The photocatalytic performance of Au-CdS nanocrysyals with three various shell thicknesses was then compared in Figure 3(b).
It should be noted that experiment in the absence of photocatalyst showed almost no RhB photodegradation, implying that the self-photolysis of RhB is negligible under visible light illumination. For Au-CdS nanocrystals with a shell thickness of 9.0 nm, about 50% of RhB was degraded after 40 min of irradiation. A higher extent of RhB photodegradation to around 70% at the same irradiation time was achieved when using Au-CdS nanocrystals with a thicker shell of 14.0 nm. For Au-CdS nanocrystals with the shell thickness of 18.6 nm, RhB was almost completely decomposed after 40 min of irradiation. From the above observations, we concluded that the photocatalytic activity of Au-CdS nanocrystals was enhanced with increasing shell thickness. This is mainly a result of the extensive growth of CdS shell in Au-CdS nanocrystals. With increasing shell thickness, a raised ratio in the amount of CdS to Au was attained, leading to a greater capability of light absorption for Au-CdS nanocrystals and thus the generation of more charge carriers. This argument can be verified by the fact that the excitonic absorption of CdS for Au-CdS nanocrystals turned significant with increasing shell thickness.15 Consequently, a higher amount of photoexcited charge carriers was expected for Au-CdS nanocrystals with larger shell thickness, which in turn promoted the resulting photocatalytic efficiency toward RhB photodegradation. It is worth noting that the increase in photocatalytic activity of Au-CdS nanocrystals with the increasing shell
thickness corresponded well with the result of electron-transfer rate constant variation, which could be realized by the causal relation between electron transfer and hole generation. As the shell thickness of Au-CdS nanocrystals increased, more and more photoexcited electrons transferred from CdS shell to Au core, simultaneously leaving photogenerated holes of an increased amount in CdS shell. The rise in the number of photogenerated holes further led to the enhancement in the resulting photocatalytic performance as observed. For more clarity on this relation, we depicted the correlations of electron-transfer rate constant (ket) and rate constant of RhB photodegradation (kRhB) with the shell thickness of Au-CdS nanocrystals in Figure 4.

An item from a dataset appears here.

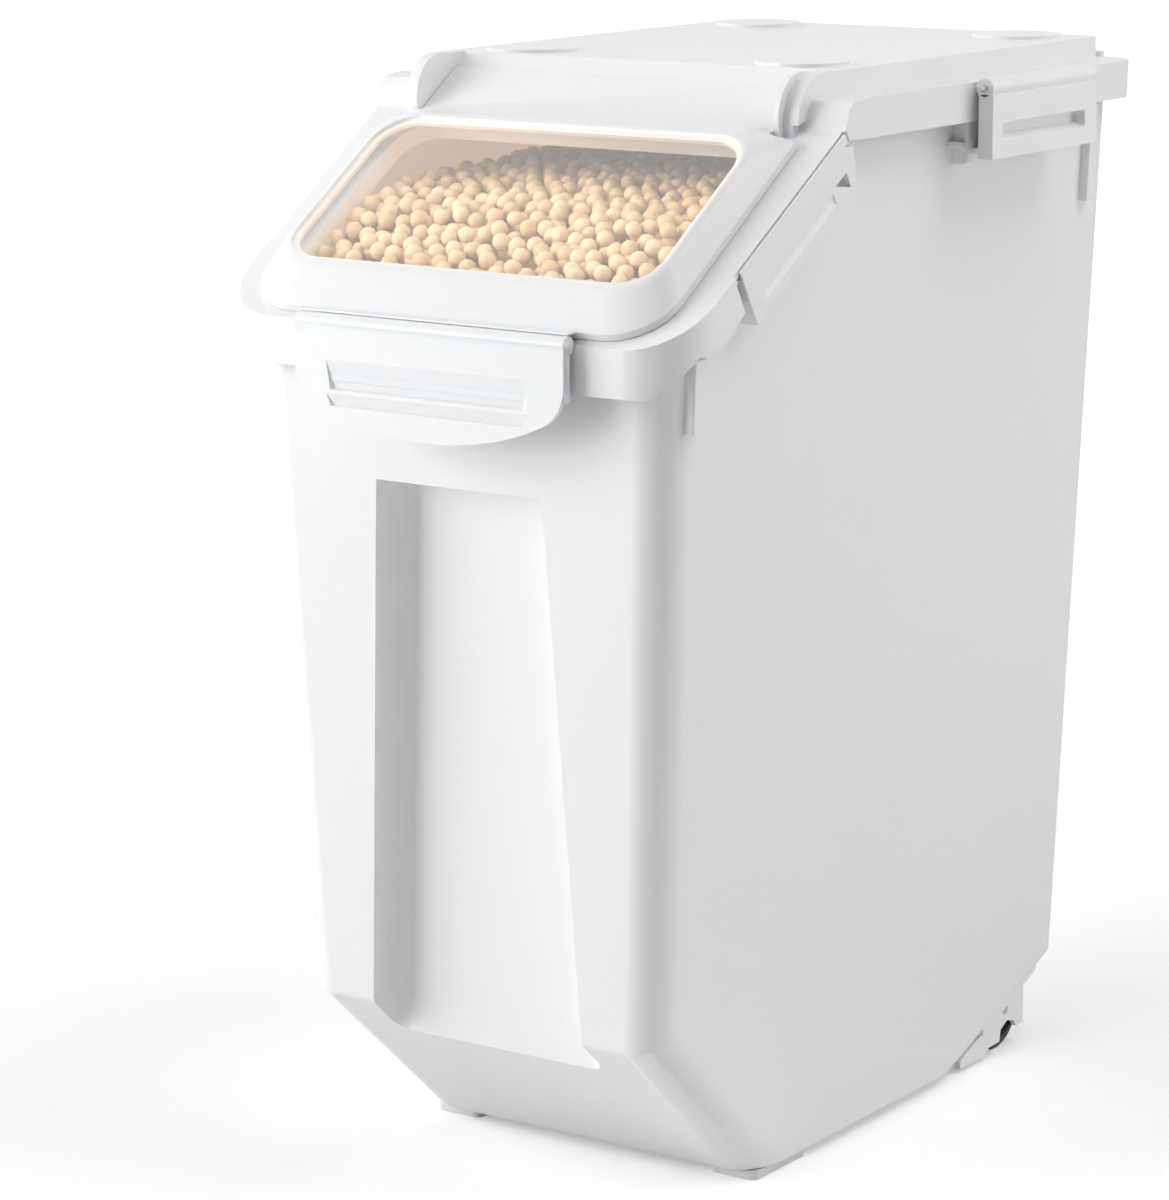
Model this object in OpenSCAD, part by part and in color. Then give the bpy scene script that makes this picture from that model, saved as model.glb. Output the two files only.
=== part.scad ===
// Tall rice bin with a slanted flip lid: a tapered tub, a lid frame clipped over its rim by two
// side latches, a hinged lid with a window and a front latch, front feet and rear wheels.
// X is the width, -Y the front, Z the height. The part stands on Z = 0.

/* [Bin body] */
// Outside width of the body at the gauge height
body_w = 210; // [190:1:230]
// Outside width of the body at its underside
base_w = 173.3; // [165:0.1:190]
// Depth of the body, from its front face to its rear wall, at the gauge height
body_d = 353; // [330:1:380]
// Height above the underside at which the width and the depth are taken
gauge_h = 400; // [380:1:420]
// How far the front wall leans outwards between the underside and the gauge height
front_lean = 17; // [10:1:24]
// Thickness of the body's walls
wall = 2.5; // [1.5:0.1:3.5]
// Thickness of the body's floor
floor_t = 3; // [2:0.1:5]
// Radius of the body's front vertical corners
front_r = 16; // [12:1:24]
// Radius of the body's rear vertical corners
rear_r = 8; // [6:1:14]
// Height of the slope between the front wall and the underside
front_ch_h = 73; // [55:1:90]
// Depth of the slope between the front wall and the underside
front_ch_run = 77; // [60:1:90]
// Height of the slope between the rear wall and the underside
rear_ch_h = 34; // [28:1:42]
// Depth of the slope between the rear wall and the underside
rear_ch_run = 86; // [75:1:95]

/* [Front recess] */
// Height of the top edge of the front recess above the underside
recess_top = 299; // [270:1:310]
// Width of the front recess at its top edge
recess_w = 82; // [60:1:100]
// How much each side of the recess spreads per millimetre downwards
recess_spread = 0.054; // [0:0.002:0.08]
// Depth of the front recess
recess_d = 16.8; // [8:0.2:20]

/* [Lid frame] */
// Height of the frame's lower ledge above the body's underside
deck_h = 452.5; // [440:0.5:465]
// Height of the raised top above the ledge
tier_h = 9.3; // [7:0.1:12]
// How far each side of the raised top stands in from the body's side at the ledge
tier_in = 9.2; // [7:0.1:12]
// Distance from the raised top's rear edge to the rear skirt
tier_rear_gap = 3.3; // [2:0.1:6]
// How far the frame's skirt stands out from the body
skirt_out = 10.3; // [9:0.1:13]
// Wall thickness of the frame
frame_t = 2.5; // [2:0.1:3]
// Depth of the skirt under the ledge
skirt_h = 16.5; // [12:0.5:20]
// Depth of the front collar below the lid's front edge
collar_h = 23.5; // [20:0.1:28]
// Slope of the lid
slope_deg = 33; // [30:0.5:36]
// Height of the ledge above the lid's front edge
slope_rise = 84.3; // [80:0.1:88]
// How far the lid's front edge stands before the body's front face
slope_front = 9; // [8:0.1:10]
// Diameter of the low stacking pads on the raised top
pad_d = 40; // [20:1:50]
// Height of the stacking pads
pad_h = 1.4; // [0.8:0.1:2]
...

Further comparative experiments were conducted to demonstrate the superior photocatalytic performance for the present Au-CdS nanocrystals. Four kinds of photocatalysts including N-doped P-25 TiO2, commercial CdS powders, CdS counterpart and Au-CdS nanocrystals were used in the photodegradation of RhB under the same experimental conditions. The comparative results were shown in Figures 5(a), from which several points can be observed. First, as compared to the relevant commercial products like N-doped P-25 TiO2 and CdS powders, Au-CdS nanocrystals exhibited superior photocatalytic performance under visible light illumination, demonstrating their potential as an efficient visible-light-driven photocatalyst in relevant redox reactions. Second, Au-CdS nanocrystals performed better toward RhB photodegradation than CdS counterpart, which can be accounted for by the pronounced charge separation that occurred at the interface of Au and CdS. This demonstration addresses the benefit of the present metal-semiconductor core-shell nanocrystals to photocatalytic applications. To further explore the applicability of the as-synthesized Au-CdS nanocrystals in a more practical situation, their photocatalytic performance under natural sunlight was also evaluated. As illustrated in Figure 5(b), after exposure to 150 min of daytime sunlight, 90% of RhB was degraded by using Au-CdS nanocrystals, accompanied with
an evident decoloration of the resultant solution.
This result shows that the present Au-CdS nanocrystals can be used as highly efficient photocatalysts which may practically harvest energy from sunlight. As a final note, the as-prepared Au-CdS nanocrystals did not suffer significant photocorrosive oxidation as deduced from the XPS data. In Figure 5(c), both Cd and S XPS spectra of Au-CdS sample exhibit signals corresponding to the bulk CdS with the binding energies of 404.8, 411.6 and 161.8 eV for Cd 3d5/2, Cd 3d3/2 and S 2p core levels, respectively.29 For the S 2p XPS spectrum, note that no sulphate-related peak at around 168.4 eV, which originated from the photocorrosive oxidation of CdS with oxygen and water,30 was observed. The absence of sulfate-related peak in S 2p spectrum indicates that the present Au-CdS nanocrystals exhibited considerably high stability in air, which is important to the durability performance during their use as photocatalysts.
4. Conclusions
In conclusion, the interfacial charge carrier dynamics for core-shell Au-CdS nanocrystals with various shell thicknesses were investigated and presented. Due to the difference in band structures between Au and CdS, a pronounced photoinduced charge separation took place at the interface of Au and CdS, resulting in the electron-charged Au core and the hole-enriched CdS shell.
The electron-charging of Au core in Au-CdS nanocrystals was revealed with the corresponding XPS analysis and photocurrent measurement. Time-resolved PL data showed that a higher electron-transfer rate constant was observed for Au-CdS nanocrystals with thicker CdS shell. On the other hand, the hole-enriched CdS shell of Au-CdS nanocrystals upon light illumination was characterized with a photocatalytic process. The photocatalytic activity of Au-CdS nanocrystals was found to increase with increasing shell thickness, consistent with the result of electron-transfer rate constant variation. The current Au-CdS nanocrystals may find promising photocatalytic applications, especially in the
photooxidative decomposition of various organic pollutants such as aldehydes31 and chlorinated hydrocarbons.32 The present study also gives rise to a new class of highly efficient metal/semiconductor hybrid photocatalysts which may effectively utilize the solar power.